Advances in probabilistic tools and the formalization of randomization as an enabling—not merely heuristic—principle continue to expand the applicability, efficiency, and theoretical depth of randomized optimization algorithms across optimization and machine learning.
7. Representative Recent Developments
Recent papers (cited by arXiv id below) exemplify the ongoing technical evolution of randomized optimization:
- Sequential randomized algorithms for convex optimization under uncertainty (Chamanbaz et al., 2013)
- Randomized memetic artificial bee colony algorithm for engineering applications (Kumar et al., 2014)
- Primal–dual block coordinate methods with asynchronous distributed implementation (Xiao et al., 2017)

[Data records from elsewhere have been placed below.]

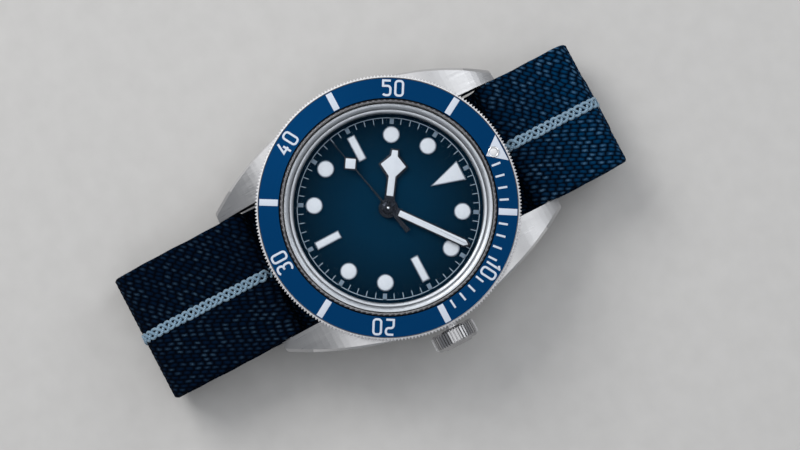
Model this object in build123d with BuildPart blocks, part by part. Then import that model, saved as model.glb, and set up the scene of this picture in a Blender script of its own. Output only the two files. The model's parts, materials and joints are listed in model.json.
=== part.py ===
from build123d import *

import os
from math import cos, pi, radians, sin, sqrt

# Wristwatch: a self-winding diving watch on a one-piece woven strap, lying face up with its
# buckled strap pressed flat beneath it.
#
# Frame: +Z up out of the dial, +Y towards 12 o'clock, +X towards the crown. The origin is on the
# hands' axis, in the flat underside of the fixed keeper that the watch rests on. Millimetres.

os.makedirs("parts", exist_ok=True)


def save(piece, name):
    """Labels a finished piece and writes it as its own file."""
    piece.part.label = name
    export_step(piece.part, f"parts/{name}.step")


# ---------------------------------------------------------------- driving dimensions

BEZEL_R = 19.5            # half of the 39 mm case diameter
BODY_R = 18.9             # round flank of the middle case
LUG_TO_LUG = 46.2
LUG_GAP = 20.1            # between the inner faces of a pair of lugs
STRAP_WIDTH = 19.8
STRAP_THICKNESS = 1.2
GAP = 0.05                # running and resting clearance
DIAL_R = 14.4
DIAL_OPENING_R = 13.95
MOVEMENT_R = 12.8
CROWN_R = 3.45

# Heights. The case back stands on the strap layers, the fold round the buckle's bar and the keeper.
KEEPER_THICKNESS = 0.8
BUCKLE_BAR_R = 0.75
FOLD_BEND = BUCKLE_BAR_R + GAP + STRAP_THICKNESS / 2
TAIL_Z = KEEPER_THICKNESS + GAP + STRAP_THICKNESS / 2
INNER_LAYER_Z = TAIL_Z + STRAP_THICKNESS + GAP
FOLD_LAYER_Z = INNER_LAYER_Z + STRAP_THICKNESS + GAP
BUCKLE_Z = INNER_LAYER_Z + FOLD_BEND
PASS_Z = BUCKLE_Z + FOLD_BEND + STRAP_THICKNESS + 2 * GAP
BACK = PASS_Z + STRAP_THICKNESS / 2 + GAP

CASE_LOW = BACK + 2.0
CASE_TOP = BACK + 6.9
SHOULDER_TOP = BACK + 8.0
NECK_TOP = BACK + 9.6
BEZEL_LOW = BACK + 7.0
BEZEL_TOP = BACK + 10.1
CRYSTAL_LOW = BACK + 8.95
CRYSTAL_RIM = BACK + 10.25
CRYSTAL_TOP = BACK + 11.9
DIAL_LOW = BACK + 6.5
DIAL_TOP = BACK + 6.9
CROWN_Z = BACK + 4.4

# Levels of the movement, from its back towards the dial.
ROTOR_LOW = BACK + 1.15
ROTOR_WEB = BACK + 1.65
ROTOR_HIGH = BACK + 2.3
WINDING_LOW = BACK + 2.4
WINDING_HIGH = BACK + 2.75
BRIDGE_LOW = BACK + 2.8
BRIDGE_HIGH = BACK + 3.7
FOURTH_Z = BACK + 3.8
THIRD_Z = BACK + 4.1
CENTRE_Z = BACK + 4.42
BARREL_Z = BACK + 4.7
PLATE_LOW = BACK + 5.0
PLATE_HIGH = BACK + 6.0
MINUTE_WORK_Z = BACK + 6.03
HOUR_WORK_Z = BACK + 6.27
WHEEL_THICKNESS = 0.18
PINION_THICKNESS = 0.26
BARREL_HIGH = BACK + 5.65

# Hands, from the dial up.
HOUR_HAND_Z = BACK + 7.35
MINUTE_HAND_Z = BACK + 7.75
SECONDS_HAND_Z = BACK + 8.15
HAND_THICKNESS = 0.2
HOUR_ANGLE = 304.4        # clockwise from 12 o'clock, at nearly nine minutes past ten
MINUTE_ANGLE = 52.3
SECONDS_ANGLE = 257.3

# Coaxial tubes at the hands' axis.
SECONDS_ARBOR_R = 0.15
CENTRE_TUBE_R = 0.45
CANNON_R = 0.72
HOUR_TUBE_R = 1.05

# Strap bars and the buckle.
BAR_Y = 21.6
BAR_R = 0.9
BAR_BEND = BAR_R + 0.1 + STRAP_THICKNESS / 2
BAR_Z = BACK + 1.83
PASS_Y = BAR_Y - BAR_BEND
BUCKLE_Y = -8.5


# ---------------------------------------------------------------- shared shapes


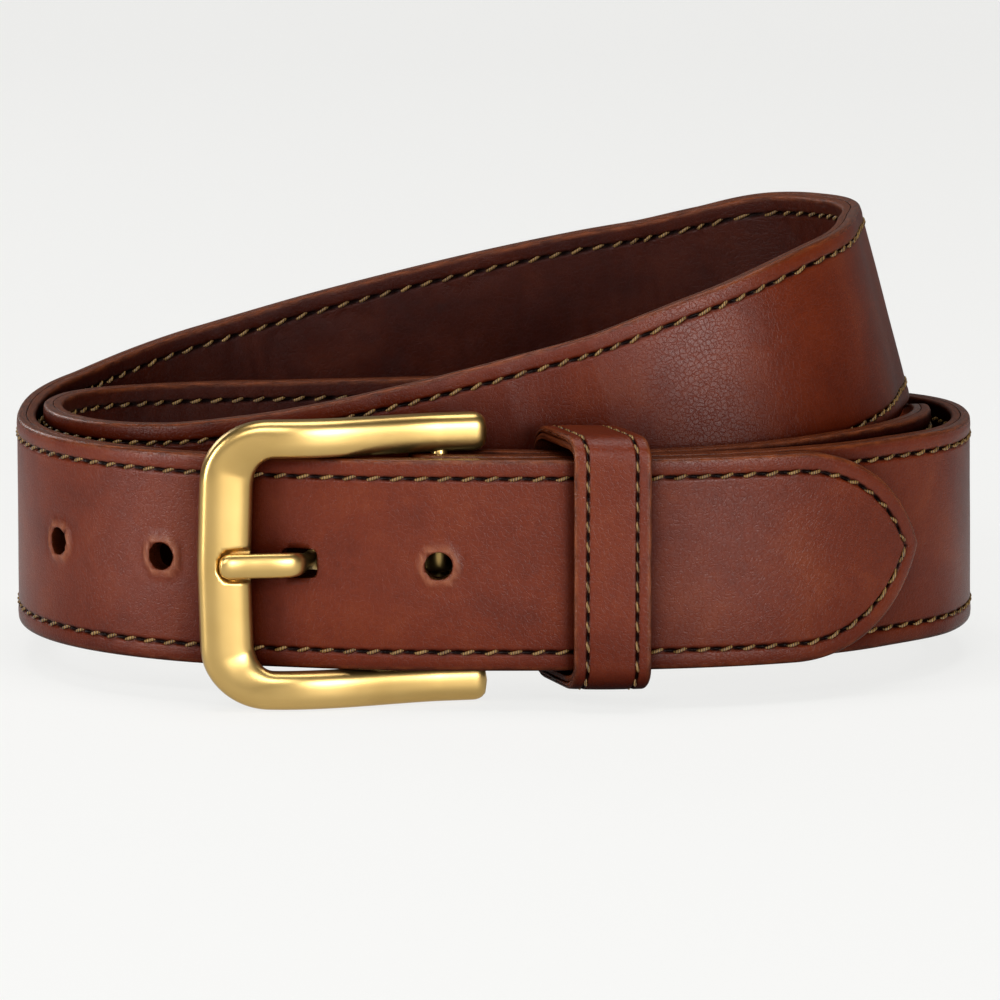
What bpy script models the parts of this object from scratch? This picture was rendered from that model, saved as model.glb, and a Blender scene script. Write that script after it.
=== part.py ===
"""A leather dress belt, buckled and coiled in two turns.

Lengths are in millimetres up to the mesh, which is in metres, and are measured from the middle of the coil
on the plane of the strap's lower edge. The finished belt's origin is the middle of its whole box, at the
level of the buckle's lower arm, which TO_ORIGIN leads to. +X runs along the front of the coil, from the
buckle towards the tip, +Y runs into the coil and +Z is up. The strap is one strip of two plies. From the
tip it runs through the keeper and the buckle, makes two turns of the coil, folds round the hinge bar and
turns back inside itself.
"""

import math

import bmesh
import bpy
import numpy as np

METRE = 0.001
TO_ORIGIN = np.array((0.0, 1.45, 6.7))

# Strap
STRAP_WIDTH = 38.1
PLY = 1.8
GLUE_GAP = 0.3
HALF_THICK = PLY + GLUE_GAP / 2
EDGE_BEVEL = 0.5
STITCH_INSET = 3.4
GROOVE_HALF_WIDTH = 0.6
GROOVE_DEPTH = 0.7
# A thread in its groove: how deep and how wide it is as a share of the groove, and how far it stands out.
THREAD_SINK = 0.62
THREAD_SPREAD = 0.38
THREAD_RISE = 0.08
MID_HEIGHT = STRAP_WIDTH / 2
TIP_LENGTH = 28.0
TIP_RADIUS = (TIP_LENGTH**2 + MID_HEIGHT**2) / (2 * MID_HEIGHT)
TIP_STATIONS = (0.6, 2.2, 4.8, 7.4, 10.6, 14.6, 19.0, 23.5, 28.0)

# Holes
HOLE_PITCH = 25.4
HOLE_RADIUS = 2.5
HOLE_IN_USE_X = -35.0
HOLES_BEFORE = 1
HOLES_AFTER = 2
PUNCH_LENGTH = 8.0
PRONG_HOLE = (6.6, 5.4)
PRONG_HOLE_SHIFT = 0.5
# The long hole is a rounded square: its corners lie at these angles to each side's middle, in radians.
PRONG_HOLE_CORNERS = (0.55, 1.02)

# Coil: a flattened oval. Each row of a course holds the angle travelled from the +X axis, clockwise seen
# from above, then how far inside the oval the strap's middle lies, the height of its lower edge and its
# lean towards the middle of the coil, in degrees.
COIL_HALF_X = 89.0
COIL_HALF_Y = 68.0
COIL_SQUARENESS = 2.5
TIP_ANGLE = 28.3
FOLD_ANGLE = 819.3
TAIL_ANGLE = 692.0
COURSE = (
    (28, 1.95, 0, 0),
    (105, 1.95, 0, 0),
    (121, 2.75, 0, 0),
    (136, 1.95, 0, 0),
    (180, 1.95, 0, 0),
    (205, 1.95, 1.9, 0),
    (230, 1.95, 9.1, 1),
    (250, 1.95, 15.6, 2),
    (270, 1.95, 21.4, 3),
    (290, 1.95, 26.8, 6),
    (300, 2, 29.5, 9),
    (310, 2.4, 33, 12),
    (320, 3.2, 36.2, 14),
    (330, 5.5, 37, 15),
    (345, 10.2, 37.4, 15),
    (362, 14.7, 37.3, 14),
    (380, 16.2, 35.6, 12),
    (400, 17, 28.9, 9),
    (420, 18.4, 21, 6),
    (437, 20.15, 16.4, 4.2),
    (450, 20.5, 13.5, 3),
    (465, 20.2, 10.5, 1.8),
    (480, 18.75, 7.4, 0.6),
    (492, 16.5, 5, 0),
    (505, 13, 2.8, 0),
    (520, 9.3, 1.8, 0),
    (530, 7.5, 1.6, 0),
    (539, 6.8, 1.4, 0),
    (547, 8.1, 1.2, 0),
    (555, 11.4, 0.9, 0),
    (564, 16.4, 0.45, 0),
    (574, 21.2, 0.2, 0),
    (585, 24.4, 0, 0),
    (598, 25.6, 0, 0),
    (611, 24.9, 0, 0),
    (630, 22.5, 0, 0),
    (652, 17.6, 0, 0),
    (672, 12, -1.8, 4),
    (681, 8.6, -2.4, 8),
    (690, 5.2, -1.9, 7),
    (700, 3.2, -1.3, 4),
    (720, 1.95, -0.4, 1),
    (735, 3.4, -0.2, 0),
    (750, 6.5, 0, 0),
    (765, 6.7, 0, 0),
    (830, 6.7, 0, 0),
)
TURN_BACK = (
    (692, 9.8, -2.4, 8),
    (705, 9.2, -2, 5),
    (713, 9.1, -1, 3),
    (724, 9.3, 1, 1),
    (737, 10, 1.6, 0),
    (752, 11.3, 1.2, 0),
    (768, 11.5, 0.4, 0),
    (785, 11.5, 0, 0),
    (790, 11.5, 0, 0),
    (803, 12.4, 0, 0),
    (813, 13.9, 0, 0),
    (830, 14.2, 0, 0),
)
FOLD_RADIUS = 3.75
TURN_PER_STATION = 13.0
LENGTH_PER_STATION = 45.0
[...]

- Unified analysis for SGD variants with arbitrary random sampling and variance reduction (Hanzely, 2020)
- Randomized and asynchronous algorithms for federated nonconvex composite optimization (Tran-Dinh et al., 2021)
- General randomized primal–dual splitting methods leveraging stochastic proximal updates (Condat et al., 2022)
- Tight lower bounds for memory–query trade-offs in randomized convex optimization (Chen et al., 2023)
- Randomized subspace and directional search for high-dimensional constrained and nonconvex problems (Nozawa et al., 2023, Zhang et al., 31 Dec 2024)
- Derivative-free and randomized Bayesian optimization for robustness or hyperparameter tuning (Dunbar et al., 30 Jun 2024, Inatsu, 4 Apr 2025)
These works, among others, demonstrate the maturation and diversity of the field and its centrality in computational optimization and machine learning research.